Юки смотрела на нее, качая головой.
– От меня? Ты мне не доверяешь?
Наоми отвернулась от кровати, которую вместе со столом и кой-какими другими площадями оккупировала, чтобы укладывать вещи, и положила руки подруге на плечи. Юки подняла на нее взгляд, и Наоми удивило читавшееся в нем чувство.
– Нет-нет, Юки. Дело совсем не в этом. Совсем.
Наоми обняла Юки, обмякшую, безучастную, будто всем телом надувшуюся от обиды.
– А что тогда? Не нравятся мне твои глаза. Я помню, как ты потеряла голову тогда, в Санта-Монике…
Юки вспомнила о случае в Санта-Монике, который был краеугольным камнем их совместной истории и мифологии, и в голове у нее что-то щелкнуло, она поняла; воспоминание словно ударило ее, она вздрогнула в объятиях Наоми, высвободилась и медленно отошла к кухне, чтобы взглянуть на подругу со стороны.
– Дело не только в твоем французе, – сказала Юки, вновь покачав головой. – Не только в этом профессоре, убийце и людоеде.
Юки нервно теребила один из своих ноготков, покрытых белым перламутровым лаком, поверх которого были наклеены аппликации в виде черных розочек. Одна из розочек уже частично отвалилась, и Юки пыталась соскрести остатки. Наоми еще раньше заметила, с какими предосторожностями подруга натягивала так ею любимые узкие перчатки.

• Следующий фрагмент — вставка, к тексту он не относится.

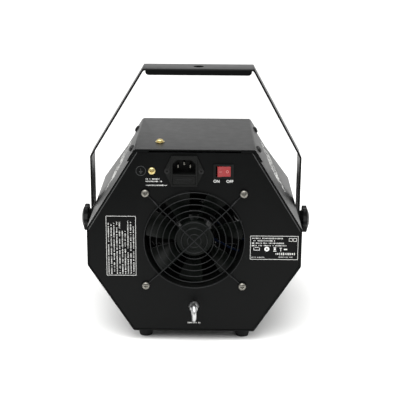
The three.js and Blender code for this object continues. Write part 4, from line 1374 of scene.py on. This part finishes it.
def bubble(i):
    """A thin ring with a round glint; its size wanders from one to the next."""
    size = (2.2 + 1.9 * (0.5 + 0.5 * math.sin(3.7 * i + 0.5))) * MM
    ring = ring_print(size, size - 0.8 * MM, -INK / 2, INK / 2, 36)
    glint = ring_print(size * 0.28, size * 0.02, -INK / 2, INK / 2, 20)
    return merged(ring, moved(glint, (size * 0.3, 0, size * 0.3)))


def slope_bubbles(side):
    """A drift of printed bubbles that rises along the slope, in place of any lettering."""
    hand = "right" if side > 0 else "left"
    normal = slope_outward(side)
    uphill = Vector((-side * normal.z, 0, abs(normal.x)))
    turn = AXIS_Y.rotation_difference(normal).to_matrix()
    lift = slope_reach(normal) + 0.03 * MM
    near = Vector((side * 94.1 * MM, PANEL_FACE - 62 * MM, 155.4 * MM + CASE_FLOOR))
    far = Vector((side * 82.1 * MM, PANEL_FACE - 134 * MM, 175.7 * MM + CASE_FLOOR))
    shapes = []
    for i in range(BUBBLES):
        swing = (9.5 * math.sin(2.4 * i) + 3.0 * math.sin(5.1 * i + 1)) * MM
        place = near.lerp(far, i / (BUBBLES - 1)) + uphill * swing
        place += normal * (lift - place.dot(normal))
        shapes.append(moved(bubble(i), place, turn))
    return rides_with(piece_of(merged(*shapes), "slope_bubbles_" + hand, white_ink), "case_shell")


def slope_reach(normal):
    """How far the case's shell reaches along a slope's normal."""
    return max(v.co.dot(normal) for v in frame["nodes"]["case_shell"].data.vertices)


switch_words()
left_label()
right_label()
panel_notes()
earth_disc()
slope_bubbles(1)
slope_bubbles(-1)


# ------------------------------------------------------------------- the remaining pieces

# How far each piece's edges are eased, in millimetres.
EASED = {
    "eye_bolt_lock_nut": 0.4,
    "pivot_washer_left": 0.3, "pivot_washer_right": 0.3, "pivot_nut_left": 0.4, "pivot_nut_right": 0.4,
    "lid_terminal_washer": 0.2, "wheel_shaft": 0.3, "knob_stud_left": 0.3, "knob_stud_right": 0.3,
    "terminal_block": 0.6, "fuse": 0.3, "lead_inlet_to_switch": 0.2, "lead_switch_to_block": 0.2,
    "lead_block_to_fan": 0.2, "lead_block_to_motor": 0.2,
}
for node_name, width_mm in EASED.items():
    softened(node_name, width_mm)
softened("bulkhead", 0.25, material=blackened_zinc_and_shade)
softened("motor_bracket", 0.3, material=blackened_zinc_and_shade)


# --------------------------------------------------------------------- floor, light, camera

def pale_floor():
    """Near white round the machine, grey behind the camera, a little darker beyond the machine."""
    bm = bmesh.new()
    bmesh.ops.create_grid(bm, x_segments=1, y_segments=1, size=30)
    material, tree, shader = start_material("pale_paper_floor", 0.9, specular=0.1)
    place = add_node(tree, "ShaderNodeTexCoord").outputs["Object"]
    parts = add_node(tree, "ShaderNodeSeparateXYZ", {0: place})
    shares = []
    for start, end in ((0.3, 0.9), (-0.2, -1.2)):
        ranges = {"Value": parts.outputs["Y"], "From Min": start, "From Max": end}
        share = add_node(tree, "ShaderNodeMapRange", ranges, interpolation_type="SMOOTHSTEP")
        shares.append(share.outputs[0])
    near = colour_between(tree, shares[0], "#f7f7f6", "#999998")
    colours = {"Factor": shares[1], 6: near, 7: linear("#d6d6d5")}
    paper = add_node(tree, "ShaderNodeMix", colours, data_type="RGBA").outputs[2]
    tree.links.new(paper, shader.inputs["Base Color"])
    floor = piece_of(bm, "floor", material)


def studio_sky():
    """Soft white from the mouth's side and above, and less from behind the camera."""
    world = bpy.data.worlds.new("studio")
    world.use_nodes = True
    bpy.context.scene.world = world
    tree = world.node_tree
    way = add_node(tree, "ShaderNodeTexCoord").outputs["Generated"]
    side = add_node(tree, "ShaderNodeVectorMath", {0: way, 1: (0, 1, -0.8)}, operation="DOT_PRODUCT")
    level = add_node(tree, "ShaderNodeMapRange", {
        "Value": side.outputs["Value"], "From Min": -0.2, "From Max": 0.8, "To Min": 1.2, "To Max": 0.1},
        interpolation_type="SMOOTHSTEP")
    background = tree.nodes["Background"]
    background.inputs["Color"].default_value = (1, 1, 1, 1)
    tree.links.new(level.outputs[0], background.inputs["Strength"])


def soft_sun():
    """A wide overhead softbox, a little towards the rear panel's side."""
    light = bpy.data.lights.new("softbox", "SUN")
    light.energy = 2.7
    light.angle = math.radians(60)
    lamp = bpy.data.objects.new("softbox", light)
    lamp.rotation_euler = (math.radians(-30), math.radians(8), 0)
    bpy.context.scene.collection.objects.link(lamp)


def camera():
    """Behind the machine and above it, looking down at the rear panel."""
    place = Vector((-13.2, 1160.2, 482.5)) * MM
    yaw, pitch, roll = -0.007, 0.294, 0.007
    forward = Vector((-math.sin(yaw) * math.cos(pitch), -math.cos(yaw) * math.cos(pitch), -math.sin(pitch)))
    right = Vector((-math.cos(yaw), math.sin(yaw), 0))
    up = right.cross(forward)
    level_right = right * math.cos(roll) + up * math.sin(roll)
    level_up = up * math.cos(roll) - right * math.sin(roll)
    data = bpy.data.cameras.new("camera")
    data.sensor_width = 36
    data.lens = 93.09
    eye = bpy.data.objects.new("camera", data)
    axes = Matrix((level_right, level_up, -forward)).transposed()
    eye.matrix_world = Matrix.Translation(place) @ axes.to_4x4()
    bpy.context.scene.collection.objects.link(eye)
    bpy.context.scene.camera = eye


pale_floor()
studio_sky()
soft_sun()
camera()
bpy.context.scene.view_settings.view_transform = "Standard"
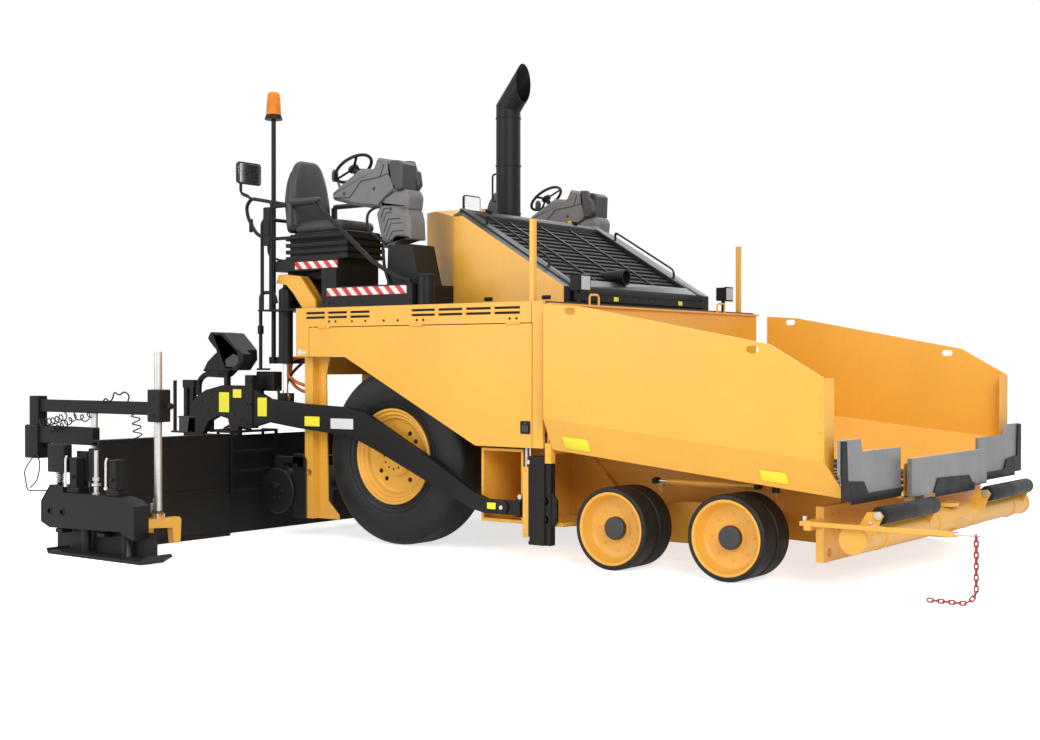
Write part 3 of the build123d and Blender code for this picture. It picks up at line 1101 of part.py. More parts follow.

– За несколько дней мне не узнать всю его историю, нужно больше времени.
– Всю вашу интимную историю, ты хотела сказать! Этот безумец и тебя свел с ума!
Поначалу Наоми хотела увлечь Юки своей токийской авантюрой и поплатилась, ведь Юки получила право ее критиковать – конечно, из лучших побуждений, искренне опасаясь за судьбу подруги, но было тут и другое – вечное их с Юки соперничество, профессиональная ревность, которая прорывалась наружу и жалила ни с того ни с сего – защититься ты не успевал.
Наоми отвернулась и снова принялась укладывать вещи.
– Он удивительный человек. Очень милый, чуткий.
Юки ходила взад-вперед по кухне.
– Наоми, боже, боже… Я ведь даже не увижу твое тело в мешке. Только десяток пакетов на молнии в морозилке.
– Юки, давай без драм. Он вовсе не исчадье ада. Просто человек, однажды совершивший нечто из ряда вон выходящее, оттого что любил страстно и был одержим.
Юки остановилась. Она, кажется, прекрасно понимала язык телодвижений Наоми и без всяких слов знала, что уже случилось, что произойдет дальше и чем все закончится.